Одна из тем повести – «клиентоориентированность» таинств в современном мире, где изобретено множество способов тушевания, эвфемизации, глушения чересчур сильных аффектов, желаний, страданий; где особую ценность приобретают инструменты «рассеивания» эмоций: матовые окна, седативные лекарства, интерьерный дизайн, «юриспруденцизация» и бюрократизация языка. «Эмоциональная демобилизация» преподносится обществу как новый Большой Проект человечества — и одновременно как научная и коммерческая задача; для всего — от устройства Вселенной до планирования рождения и смерти конкретных людей – создаются точные модели, позволяющие рассчитать параметры оптимизации естественных процессов; мы видим, как персонажи, участвующие в этой двусмысленной деятельности, сами поневоле «расчеловечиваются» – и вынуждены подтверждать свою «настоящесть», подлинность откровенностями, уместность которых в других обстоятельствах была бы под вопросом.
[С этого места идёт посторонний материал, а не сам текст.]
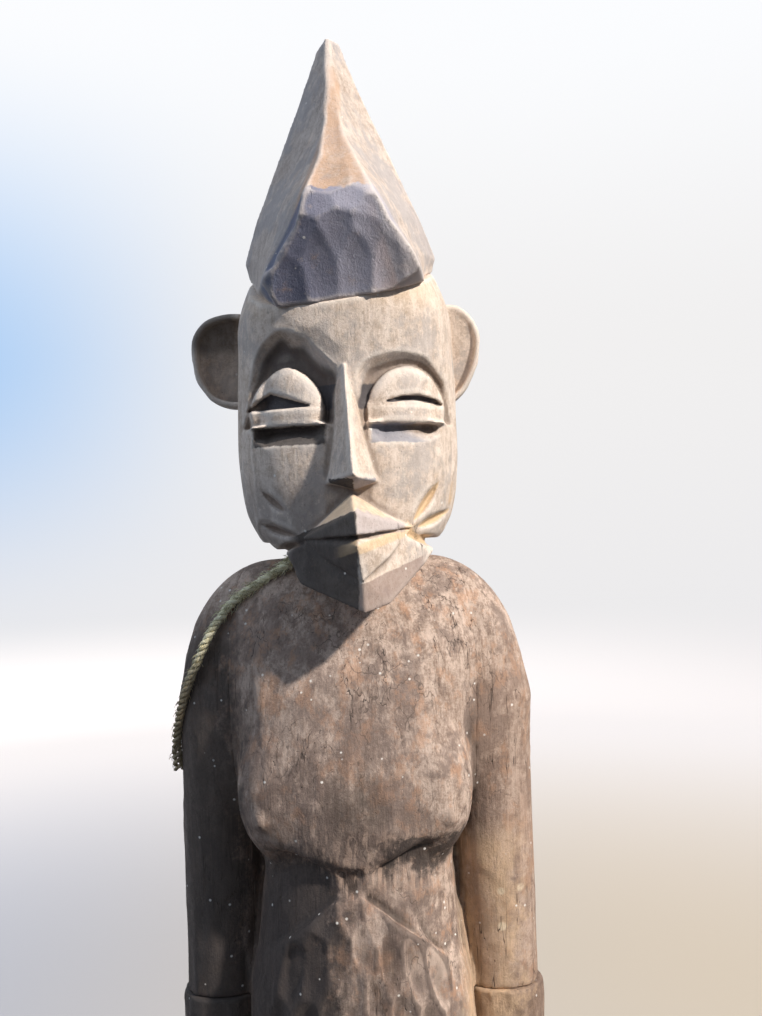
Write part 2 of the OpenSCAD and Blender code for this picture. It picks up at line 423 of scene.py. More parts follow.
def crest_form(c):
    z = c.z - PARTING
    front_half = line(z, [(-17, 19.5), (-9, 24.5), (-2, 20.5), (7, 13.4), (18, 8.9), (28, 5.6), (36, 3.9),
                          (44, 2.6), (61, 1.5), (78, 1.0)])
    middle_half = line(z, [(-17, 24), (-8, 29), (3.3, 31.8), (78, 3.2)])
    front = curve(z, [(-18, -37.5), (-8, -41), (2, -45.5), (11, -48.5), (16, -47), (24, -39.5),
                      (33, -32), (46, -22), (61, -13), (78, -6)])
    back = curve(z, [(-18, 38), (2, 36), (16, 30), (33, 22), (50, 14), (78, 5)])
    middle = (front + back) / 2 + 2
    x = np.abs(c.x + 0.02 * z * (z > 0) - 2.0 * np.clip((-12 - c.y) / 28, 0, 1))
    sides = []
    for end in (front, back):
        run = end - middle
        drop = middle_half - front_half
        length = np.sqrt(run ** 2 + drop ** 2)
        sides.append(((x - middle_half) * np.abs(run) + (c.y - middle) * np.sign(run) * drop) / length)
    form = np.maximum(np.maximum(sides[0], sides[1]), np.maximum(front - c.y, c.y - back))
    form = np.maximum(form, z - 77.2 - 0.35 * c.x) * 0.9
    # below the beak it flares out from the forehead
    flare = skull(c) - 1.7 - 1.15 * np.maximum(c.z - parting(c), 0)
    return np.where(c.y < 0, soft_max(form, flare * 0.8, 0.8), form)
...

Масштаб повести придает искусно — и очень разнообразно, от пересказа научпоп фильмов до астрологических рекомендаций, – проведенная сквозная тема космоса; контрапункт для «капсюлярного» сознания персонажей. Освобожденные от гравитации/бремени Земли, персонажи словно пребывают в «открытом космосе»/эмоциональной невесомости; от этого даже самые неромантические характеры здесь деформируются — и обретают объем и значительность.

Автору точно и тонко удается зарегистрировать и воспроизвести не только само устройство этого мира, но и постоянно ощутимый в нем — скорее как «фоновая радиация» – комический эффект, возникающий в ситуации, когда сложные решения принимаются при посредничестве кураторов и консультантов, якобы более компетентных в вопросах жизни и смерти.
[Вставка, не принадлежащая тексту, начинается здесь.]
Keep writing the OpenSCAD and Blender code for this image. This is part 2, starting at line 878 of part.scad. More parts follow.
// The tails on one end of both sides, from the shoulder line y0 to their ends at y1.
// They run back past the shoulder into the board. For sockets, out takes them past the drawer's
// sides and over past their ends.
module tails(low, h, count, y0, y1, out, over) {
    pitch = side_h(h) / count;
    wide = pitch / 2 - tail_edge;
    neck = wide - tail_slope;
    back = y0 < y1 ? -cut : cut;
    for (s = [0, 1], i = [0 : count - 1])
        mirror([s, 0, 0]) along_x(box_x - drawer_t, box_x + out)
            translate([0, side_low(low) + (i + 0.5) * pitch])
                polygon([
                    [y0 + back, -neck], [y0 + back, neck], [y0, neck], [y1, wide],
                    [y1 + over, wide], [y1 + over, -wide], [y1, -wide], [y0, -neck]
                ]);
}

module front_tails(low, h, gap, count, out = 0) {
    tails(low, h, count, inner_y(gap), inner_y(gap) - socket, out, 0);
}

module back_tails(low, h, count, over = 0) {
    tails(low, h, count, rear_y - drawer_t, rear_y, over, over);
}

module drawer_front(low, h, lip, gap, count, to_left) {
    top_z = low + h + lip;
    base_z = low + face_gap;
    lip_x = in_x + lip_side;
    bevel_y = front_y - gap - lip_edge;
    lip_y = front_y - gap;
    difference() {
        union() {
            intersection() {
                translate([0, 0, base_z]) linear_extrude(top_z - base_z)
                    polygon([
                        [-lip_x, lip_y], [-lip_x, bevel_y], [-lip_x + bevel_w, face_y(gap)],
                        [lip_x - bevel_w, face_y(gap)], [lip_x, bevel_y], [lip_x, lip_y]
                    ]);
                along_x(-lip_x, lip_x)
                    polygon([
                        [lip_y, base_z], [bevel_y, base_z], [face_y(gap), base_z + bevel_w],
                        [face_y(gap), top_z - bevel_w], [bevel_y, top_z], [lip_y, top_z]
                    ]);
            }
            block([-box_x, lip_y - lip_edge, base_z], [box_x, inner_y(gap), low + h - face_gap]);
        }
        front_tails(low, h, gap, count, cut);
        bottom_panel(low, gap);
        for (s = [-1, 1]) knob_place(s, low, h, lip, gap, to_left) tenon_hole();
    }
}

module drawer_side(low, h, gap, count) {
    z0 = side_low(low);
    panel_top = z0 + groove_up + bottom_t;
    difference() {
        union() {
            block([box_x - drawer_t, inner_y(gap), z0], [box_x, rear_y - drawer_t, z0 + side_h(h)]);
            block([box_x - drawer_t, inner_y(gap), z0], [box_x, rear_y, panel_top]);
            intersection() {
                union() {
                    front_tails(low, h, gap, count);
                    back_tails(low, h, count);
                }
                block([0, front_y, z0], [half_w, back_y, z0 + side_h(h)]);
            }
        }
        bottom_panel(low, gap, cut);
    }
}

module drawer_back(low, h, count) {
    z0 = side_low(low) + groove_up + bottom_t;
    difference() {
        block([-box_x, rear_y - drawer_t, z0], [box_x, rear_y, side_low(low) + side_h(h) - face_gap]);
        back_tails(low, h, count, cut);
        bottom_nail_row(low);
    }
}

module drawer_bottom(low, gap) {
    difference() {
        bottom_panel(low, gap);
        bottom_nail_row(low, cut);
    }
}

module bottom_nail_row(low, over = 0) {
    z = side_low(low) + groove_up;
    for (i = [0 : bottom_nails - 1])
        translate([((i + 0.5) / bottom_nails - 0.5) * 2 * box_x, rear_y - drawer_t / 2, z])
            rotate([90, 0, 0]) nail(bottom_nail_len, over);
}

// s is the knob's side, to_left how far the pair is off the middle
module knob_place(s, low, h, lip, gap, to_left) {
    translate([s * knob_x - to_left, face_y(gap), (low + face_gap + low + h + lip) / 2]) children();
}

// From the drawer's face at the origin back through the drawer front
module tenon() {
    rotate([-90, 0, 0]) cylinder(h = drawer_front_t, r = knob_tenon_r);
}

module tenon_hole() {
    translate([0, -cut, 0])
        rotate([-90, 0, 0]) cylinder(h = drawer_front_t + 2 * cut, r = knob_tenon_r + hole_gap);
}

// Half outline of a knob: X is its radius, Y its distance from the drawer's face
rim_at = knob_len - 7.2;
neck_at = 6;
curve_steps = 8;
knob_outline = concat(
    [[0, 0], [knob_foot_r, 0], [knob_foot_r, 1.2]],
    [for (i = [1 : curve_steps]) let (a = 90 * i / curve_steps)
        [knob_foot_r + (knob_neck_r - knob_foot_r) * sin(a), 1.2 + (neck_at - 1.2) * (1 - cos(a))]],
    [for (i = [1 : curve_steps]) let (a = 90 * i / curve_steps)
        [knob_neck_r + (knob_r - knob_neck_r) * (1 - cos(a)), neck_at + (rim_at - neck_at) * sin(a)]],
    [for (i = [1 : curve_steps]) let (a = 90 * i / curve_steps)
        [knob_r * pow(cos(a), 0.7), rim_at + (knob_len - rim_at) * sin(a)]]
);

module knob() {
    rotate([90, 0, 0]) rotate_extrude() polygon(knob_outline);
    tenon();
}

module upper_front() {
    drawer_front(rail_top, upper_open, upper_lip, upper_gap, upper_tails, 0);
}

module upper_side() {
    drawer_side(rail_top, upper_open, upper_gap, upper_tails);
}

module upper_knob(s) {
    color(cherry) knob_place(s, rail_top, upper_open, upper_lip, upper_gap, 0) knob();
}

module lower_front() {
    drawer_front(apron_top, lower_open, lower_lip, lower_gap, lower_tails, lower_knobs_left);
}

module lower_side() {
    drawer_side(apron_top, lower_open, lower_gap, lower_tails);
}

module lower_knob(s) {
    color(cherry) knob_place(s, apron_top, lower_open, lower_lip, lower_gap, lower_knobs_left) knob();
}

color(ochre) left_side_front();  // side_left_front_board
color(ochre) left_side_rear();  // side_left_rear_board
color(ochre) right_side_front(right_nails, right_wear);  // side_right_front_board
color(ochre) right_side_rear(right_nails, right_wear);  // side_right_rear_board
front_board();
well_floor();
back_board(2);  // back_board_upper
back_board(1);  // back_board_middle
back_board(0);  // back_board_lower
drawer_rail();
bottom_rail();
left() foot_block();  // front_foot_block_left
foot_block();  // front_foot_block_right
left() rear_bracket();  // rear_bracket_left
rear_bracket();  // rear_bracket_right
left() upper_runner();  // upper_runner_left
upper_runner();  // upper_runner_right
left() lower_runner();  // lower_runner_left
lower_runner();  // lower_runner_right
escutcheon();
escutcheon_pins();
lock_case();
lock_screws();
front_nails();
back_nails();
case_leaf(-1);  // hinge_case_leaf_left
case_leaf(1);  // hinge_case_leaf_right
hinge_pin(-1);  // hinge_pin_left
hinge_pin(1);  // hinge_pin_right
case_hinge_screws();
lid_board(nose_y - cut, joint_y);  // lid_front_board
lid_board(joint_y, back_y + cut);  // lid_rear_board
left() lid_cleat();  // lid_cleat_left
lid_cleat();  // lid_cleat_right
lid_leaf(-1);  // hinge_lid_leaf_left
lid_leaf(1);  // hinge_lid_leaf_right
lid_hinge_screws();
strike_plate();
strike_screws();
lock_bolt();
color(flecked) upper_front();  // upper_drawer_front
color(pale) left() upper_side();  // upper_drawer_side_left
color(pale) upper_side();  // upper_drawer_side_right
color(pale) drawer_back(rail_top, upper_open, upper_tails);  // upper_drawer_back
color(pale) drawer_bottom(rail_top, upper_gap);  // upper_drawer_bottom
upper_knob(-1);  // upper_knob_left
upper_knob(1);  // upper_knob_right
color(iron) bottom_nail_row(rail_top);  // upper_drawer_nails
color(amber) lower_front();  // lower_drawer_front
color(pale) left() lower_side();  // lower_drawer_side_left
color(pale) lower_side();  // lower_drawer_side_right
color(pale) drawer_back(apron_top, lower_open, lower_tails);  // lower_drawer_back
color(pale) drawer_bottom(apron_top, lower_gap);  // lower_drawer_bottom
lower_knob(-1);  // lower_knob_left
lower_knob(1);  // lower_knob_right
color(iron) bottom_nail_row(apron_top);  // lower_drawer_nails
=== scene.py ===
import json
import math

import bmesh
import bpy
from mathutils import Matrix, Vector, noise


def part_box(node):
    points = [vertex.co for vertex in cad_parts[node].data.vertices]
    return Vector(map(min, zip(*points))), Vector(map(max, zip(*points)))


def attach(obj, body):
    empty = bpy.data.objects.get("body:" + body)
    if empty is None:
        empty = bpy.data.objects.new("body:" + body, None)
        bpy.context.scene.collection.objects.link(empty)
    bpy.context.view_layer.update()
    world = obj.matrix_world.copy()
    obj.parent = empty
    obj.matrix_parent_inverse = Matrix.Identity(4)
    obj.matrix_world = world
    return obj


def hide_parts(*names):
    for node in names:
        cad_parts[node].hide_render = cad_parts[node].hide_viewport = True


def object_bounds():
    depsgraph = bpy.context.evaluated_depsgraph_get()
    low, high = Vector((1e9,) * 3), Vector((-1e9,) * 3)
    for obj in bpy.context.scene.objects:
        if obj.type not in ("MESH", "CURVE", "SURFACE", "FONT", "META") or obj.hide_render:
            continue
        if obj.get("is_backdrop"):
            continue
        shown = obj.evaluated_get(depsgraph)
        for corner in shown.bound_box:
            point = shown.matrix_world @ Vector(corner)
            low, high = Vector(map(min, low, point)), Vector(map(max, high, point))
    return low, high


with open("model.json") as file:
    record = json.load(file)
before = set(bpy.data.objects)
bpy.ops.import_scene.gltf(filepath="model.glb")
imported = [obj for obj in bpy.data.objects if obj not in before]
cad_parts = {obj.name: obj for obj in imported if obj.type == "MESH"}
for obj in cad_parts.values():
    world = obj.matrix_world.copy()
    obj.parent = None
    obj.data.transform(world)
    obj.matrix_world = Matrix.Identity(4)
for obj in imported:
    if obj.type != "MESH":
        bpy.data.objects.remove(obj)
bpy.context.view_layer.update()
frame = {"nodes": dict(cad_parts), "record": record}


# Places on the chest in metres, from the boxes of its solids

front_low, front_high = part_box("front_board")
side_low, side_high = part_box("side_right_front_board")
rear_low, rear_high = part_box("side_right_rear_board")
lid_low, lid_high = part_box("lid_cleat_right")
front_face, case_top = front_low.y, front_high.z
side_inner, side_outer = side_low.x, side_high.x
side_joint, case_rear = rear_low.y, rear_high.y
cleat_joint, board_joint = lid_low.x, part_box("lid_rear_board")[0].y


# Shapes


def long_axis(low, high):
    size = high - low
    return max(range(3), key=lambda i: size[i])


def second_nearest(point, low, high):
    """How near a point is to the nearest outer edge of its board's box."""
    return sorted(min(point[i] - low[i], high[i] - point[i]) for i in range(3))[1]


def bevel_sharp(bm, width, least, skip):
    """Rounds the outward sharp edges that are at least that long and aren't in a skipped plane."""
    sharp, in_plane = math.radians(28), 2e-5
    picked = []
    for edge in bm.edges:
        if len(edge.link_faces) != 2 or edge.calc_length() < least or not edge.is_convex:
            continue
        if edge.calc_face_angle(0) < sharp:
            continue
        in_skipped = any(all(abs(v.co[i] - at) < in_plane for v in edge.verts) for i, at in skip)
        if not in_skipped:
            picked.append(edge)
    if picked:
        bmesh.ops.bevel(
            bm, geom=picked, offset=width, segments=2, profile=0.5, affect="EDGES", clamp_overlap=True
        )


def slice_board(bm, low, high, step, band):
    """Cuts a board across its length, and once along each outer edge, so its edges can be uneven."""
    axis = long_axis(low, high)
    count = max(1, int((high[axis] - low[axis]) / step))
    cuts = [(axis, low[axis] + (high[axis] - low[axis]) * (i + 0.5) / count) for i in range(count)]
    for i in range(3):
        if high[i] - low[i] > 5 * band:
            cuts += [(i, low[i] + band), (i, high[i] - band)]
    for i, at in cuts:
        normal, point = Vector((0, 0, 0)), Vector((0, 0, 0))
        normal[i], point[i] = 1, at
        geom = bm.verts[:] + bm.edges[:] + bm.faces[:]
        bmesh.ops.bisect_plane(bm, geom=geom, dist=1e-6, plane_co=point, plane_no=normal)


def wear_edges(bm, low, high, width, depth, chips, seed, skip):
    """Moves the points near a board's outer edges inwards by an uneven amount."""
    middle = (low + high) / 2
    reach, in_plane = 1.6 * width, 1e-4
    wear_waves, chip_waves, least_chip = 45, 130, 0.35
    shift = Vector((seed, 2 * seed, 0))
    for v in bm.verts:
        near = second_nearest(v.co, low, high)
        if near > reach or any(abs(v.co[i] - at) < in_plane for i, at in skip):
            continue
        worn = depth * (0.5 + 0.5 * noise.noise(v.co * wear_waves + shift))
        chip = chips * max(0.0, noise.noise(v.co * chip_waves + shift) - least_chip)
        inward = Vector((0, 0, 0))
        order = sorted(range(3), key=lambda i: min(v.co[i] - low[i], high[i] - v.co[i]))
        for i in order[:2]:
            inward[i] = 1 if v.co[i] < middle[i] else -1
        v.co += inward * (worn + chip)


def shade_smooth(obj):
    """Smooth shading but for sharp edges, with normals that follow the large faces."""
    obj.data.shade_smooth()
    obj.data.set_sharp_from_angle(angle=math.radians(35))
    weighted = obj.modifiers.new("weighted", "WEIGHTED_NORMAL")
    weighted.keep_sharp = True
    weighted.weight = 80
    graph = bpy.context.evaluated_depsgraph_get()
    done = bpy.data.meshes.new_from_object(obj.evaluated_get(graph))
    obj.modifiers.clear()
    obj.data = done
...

У автора замечательное «чувство абсурдного» – скорее дуглас-коуплендовское, чем кафкианское; особенно остроумной представляется комическая/плутовская линия нахального российского писателя – возможно, самозванца, который со своими почти «капитан-лебядкинскими» письмами неожиданно вклинивается в и так непростые отношения персонажей с жизнью и смертью; элегия оборачивается «черной комедией» – и от этого становится еще более тревожной и пронзительной.